This doctoral project supervised by professor Nicolay Gausel will deploy an emotion-theoretical perspective on social relations in order to explain how bullying – both the active and the passive form – among students in higher education is motivated by an emotional, social psychological dynamic that fulfils the need for acceptance and belongingness.
Our social relations provide us with the opportunity to have our psychological needs for acceptance and belongingness fulfilled. However, the very same social relations can deprive us of these needs through isolation and rejection. As felt rejection is among one of the most painful emotional experiences a human can feel, people typically go to great lengths to avoid threats to their social bonds – and through this, their psychological needs. Participants in social bonds can therefore be motivated to contribute to or even take the lead in antisocial behavior (such as bullying) in an attempt to secure immediate access to acceptance and belonginess from those around them.
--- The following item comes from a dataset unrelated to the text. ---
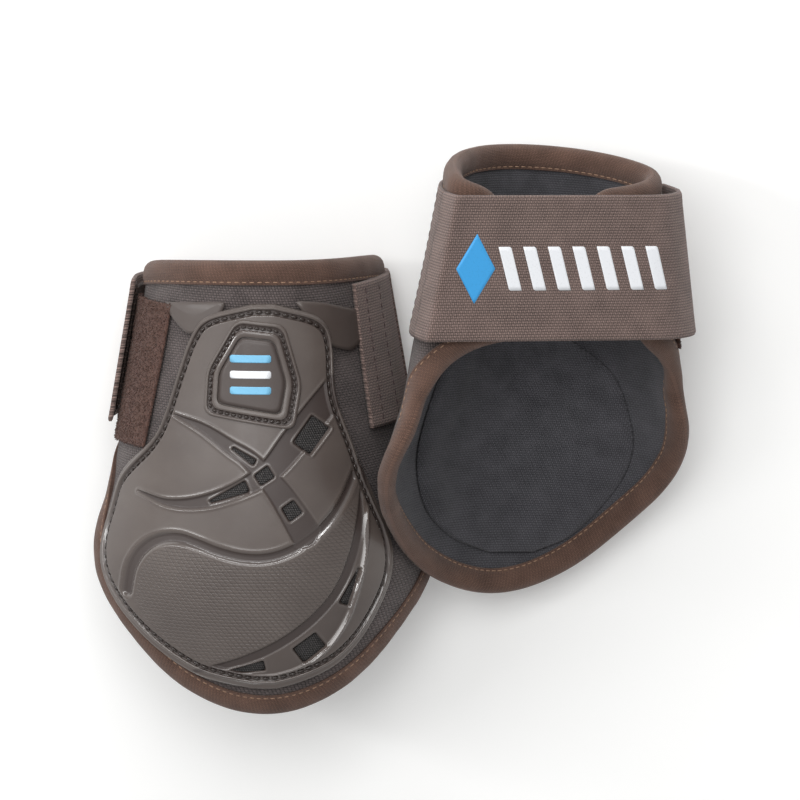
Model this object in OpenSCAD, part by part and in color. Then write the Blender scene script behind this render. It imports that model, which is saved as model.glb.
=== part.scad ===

In other words, the aggressive, antisocial behavior can be understood as a social relation in which the bullying – both the active and the passive – is motivated by a strong need to be liked by others, to be accepted by others and to belong. This doctoral project will therefore argue that bullying – both the active and the passive form – is a social phenomenon motivated by the very same social psychological, emotional dynamic that fulfils the need for acceptance and the need to belong.
The candidate must have a master’s degree or equivalent within psychology, pedagogy or sociology. Other relevant health- and social educations will also be considered.